Господин Барбе д’Оревильи не может на меня пожаловаться. Я полагаю, что мною дан добросовестный и едва ли не благожелательный пересказ его романа. Теперь, когда материалы дела оглашены, мы можем поспорить вволю. Я намерен подтвердить свои оценки, выделяя для рассмотрения поочередно каждое из главных действующих лиц и некоторые детали романа.
Прежде всего, в чем состояла подлинная идея автора, что он отстаивает, что хочет нам доказать? Г-н Барбе д’Оревильи — не такой человек, чтобы сдерживать себя или испытывать робость, защищая то или иное положение. Мы должны безбоязненно делать выводы из представляемых им фактов и можем быть уверены, что он не отречется от своих убеждений, сколь бы крайними они ни были. Вот чудовищные принципы, которые можно вывести по прочтении «Женатого священника»: наука должна быть предана анафеме; знание означает утрату веры; невежество угодно небесам; добрые расплачиваются за злых, дети отвечают за грехи отцов; нами управляет рок, и мы живем в страшном мире, беззащитном перед гневом господа и злоумышлениями дьявола. Таковы, в сути, идеи автора. Выразить догматы такого рода в четких формулах значит уже тем самым опровергнуть их. Но главный спор с автором касается самого сюжета книги — то есть женитьбы священника, каковая представляется г-ну Барбе д’Оревильи грубым святотатством, а мне кажется делом по-человечески естественным, допускаемым многими религиями безо всякого ущерба небесам.

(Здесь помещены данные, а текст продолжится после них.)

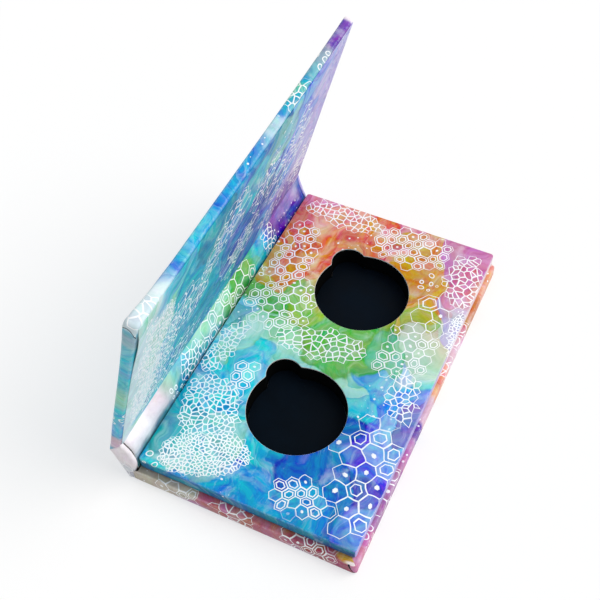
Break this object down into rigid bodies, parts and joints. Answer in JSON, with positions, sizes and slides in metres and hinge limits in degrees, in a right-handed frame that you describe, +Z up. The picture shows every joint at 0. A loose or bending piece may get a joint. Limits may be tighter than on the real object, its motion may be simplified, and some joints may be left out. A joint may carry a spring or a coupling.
{
  "type": "eyeshadow compact",
  "caption": "Book-style eyeshadow compact of paper-wrapped board: a printed tray with round pan wells and thumb notches on a base board, with a spine and a lid that fold over it.",
  "frame": {"origin": "middle of the base's underside, without the flap that runs on to the spine", "axes": "+X along the long side, +Y from the free edge to the spine, +Z up; the case stands open"},
  "size_m": [0.104, 0.0684, 0.0753],
  "materials": {
    "base_print": "satin laminate over a print",
    "spine_print": "satin laminate over a print",
    "lid_print": "satin laminate over a print",
    "tray_print": "satin laminate over a print",
    "liner": "satin laminate over a print",
    "greyboard": "raw",
    "black_board": "matte, dyed through",
    "coated_steel": "matte black coat",
    "nickel": "nickel plate"
  },
  "bodies": {
    "base": {"base_wrap": "base_print", "base_board_lower": "greyboard", "base_board_upper": "greyboard", "base_liner": "liner", "well_floor_left": "coated_steel", "well_floor_right": "coated_steel", "tray_wrap": "tray_print", "tray_core_lower": "black_board", "tray_core_upper": "black_board", "tray_magnet_left": "nickel", "tray_magnet_right": "nickel"},
    "spine": {"spine_wrap": "spine_print", "spine_board": "greyboard", "lower_hinge_liner": "liner", "upper_hinge_liner": "liner"},
    "lid": {"lid_wrap": "lid_print", "lid_board": "greyboard", "lid_liner": "liner", "lid_magnet_left": "nickel", "lid_magnet_right": "nickel"}
  },
  "joints": [
    {"name": "spine_hinge", "type": "hinge", "parent": "base", "child": "spine", "pos_m": [0, 0.0341, 0], "axis": [1, 0, 0], "range_deg": [-73.5, 16.5], "deforming": ["lower_hinge_liner", "upper_hinge_liner"]},
    {"name": "lid_hinge", "type": "hinge", "parent": "spine", "child": "lid", "pos_m": [0, 0.03759, 0.01179], "axis": [1, 0, 0], "range_deg": [-32.3, 57.7], "deforming": ["lower_hinge_liner", "upper_hinge_liner"]}
  ]
}
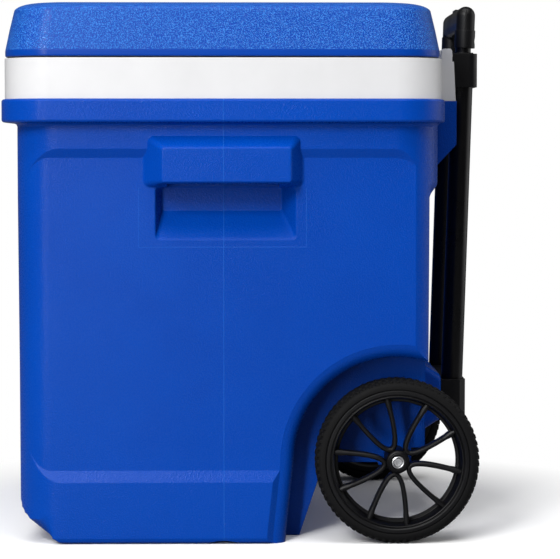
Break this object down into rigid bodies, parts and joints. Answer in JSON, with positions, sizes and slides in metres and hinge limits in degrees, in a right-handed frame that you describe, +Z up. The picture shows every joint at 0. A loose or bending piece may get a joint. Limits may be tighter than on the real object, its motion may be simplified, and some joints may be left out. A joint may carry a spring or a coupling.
{
  "type": "wheeled cooler",
  "caption": "Insulated cooler with a hinged lid, side grab handles, a telescoping pull handle behind and wheels at its rear lower corners.",
  "frame": {"origin": "on the floor, in the middle of the whole cooler's box seen from above", "axes": "X across the width, +Y back towards the pull handle, +Z up; the front with no handle faces -Y"},
  "size_m": [0.536, 0.496, 0.553],
  "materials": {
    "blue_plastic": "moulded polyethylene with a fine grain",
    "white_plastic": "moulded, smooth",
    "black_plastic": "moulded, satin",
    "tyre_rubber": "matt",
    "black_tube": "powder coated steel tube",
    "steel": "zinc plated",
    "foam": "foamed in place",
    "seal_rubber": "smooth"
  },
  "bodies": {
    "body": {"outer_shell": "blue_plastic", "inner_liner": "white_plastic", "body_foam": "foam", "hinge_pins": "steel", "axle": "steel", "axle_spacers": "black_plastic", "left_axle_nut": "steel", "right_axle_nut": "steel", "handle_collar": "black_plastic", "collar_screws": "steel", "bottom_bracket": "black_plastic", "bracket_screws": "steel", "left_outer_tube": "black_tube", "right_outer_tube": "black_tube", "left_glide_bush": "black_plastic", "right_glide_bush": "black_plastic", "drain_spout": "white_plastic", "drain_nut": "white_plastic", "drain_washer": "seal_rubber"},
    "lid": {"lid_top": "blue_plastic", "lid_liner": "white_plastic", "lid_foam": "foam", "left_lid_hinge": "white_plastic", "right_lid_hinge": "white_plastic", "lid_hinge_screws": "steel"},
    "handle": {"left_inner_tube": "black_tube", "right_inner_tube": "black_tube", "left_tube_glide": "black_plastic", "right_tube_glide": "black_plastic", "grip_front": "black_plastic", "grip_back": "black_plastic", "grip_screws": "steel", "latch_bolts": "steel", "spring_seats": "white_plastic", "button_springs": "steel"},
    "button": {"release_button": "black_plastic", "latch_yoke": "white_plastic", "latch_rods": "steel"},
    "left_wheel": {"left_wheel": "black_plastic", "left_tyre": "tyre_rubber"},
    "right_wheel": {"right_wheel": "black_plastic", "right_tyre": "tyre_rubber"},
    "drain_cap": {"drain_cap": "black_plastic", "drain_cap_seal": "seal_rubber"}
  },
  "joints": [
    {"name": "lid_hinge", "type": "hinge", "parent": "body", "child": "lid", "pos_m": [0, 0.212, 0.498], "axis": [1, 0, 0], "range_deg": [-90, 0]},
    {"name": "handle_slide", "type": "slide", "parent": "body", "child": "handle", "axis": [0, 0.0309, 0.9995], "range_m": [0, 0.286]},
    {"name": "release_button_press", "type": "slide", "parent": "handle", "child": "button", "axis": [0, -0.0309, -0.9995], "range_m": [0, 0.004], "stiffness_N_per_m": 1500, "springref_m": -0.002, "deforming": ["button_springs"]},
    {"name": "left_wheel_spin", "type": "hinge", "parent": "body", "child": "left_wheel", "pos_m": [-0.229, 0.1544, 0.0835], "axis": [1, 0, 0], "continuous": true},
    {"name": "right_wheel_spin", "type": "hinge", "parent": "body", "child": "right_wheel", "pos_m": [0.229, 0.1544, 0.0835], "axis": [1, 0, 0], "continuous": true},
    {"name": "drain_cap_turn", "type": "hinge", "parent": "body", "child": "drain_cap", "pos_m": [-0.258, -0.06, 0.048], "axis": [-1, 0, 0], "range_deg": [0, 540]}
  ]
}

Трудно, впрочем, холодно судить о произведении, несущем на себе печать буйного темперамента его создателя. Все персонажи этого романа — в большей или меньшей степени люди больные, в большей или меньшей степени безумные; да и эпизоды скачут как попало, без всякой логики и смысла. Вся книга представляет собой какой-то горячечный бред, мистический и неистовый кошмар. Такие страницы могли бы быть написаны несколько столетий тому назад, в эпоху страхов и тревожных предчувствий, когда разум человеческий терял устойчивость под грузом нелепых средневековых верований. Человек тех злосчастных времен, чье сознание было замутнено, чей ум был подавлен мистицизмом и фатализмом, чья душа уже не отличала колдуна от священника и мираж от действительности, мог бы, пожалуй, впасть в такое безудержное сумасбродство. С точки зрения искусства я еще готов понять и допустить эту странную книгу: хочет безумствовать — это ее дело; хочет бредить и лгать пожалуйста, сколько угодно. В конце концов она оскорбляет только вкус, и подлинный ценитель искусства, которому претят крайности, захлопнет ее на третьей странице и на том успокоится. Но коль скоро она навязывает нам некую проповедь и желает быть наставлением и катехизисом, она уже бросает вызов истине, и мы вправе потребовать от нее хоть немного рассудительности и чувства меры, ибо в противном случае серьезные люди просто махнут на нее рукой. Видали вы когда-нибудь, чтобы сбежавший из Шарантона безумец вершил суд на городской площади?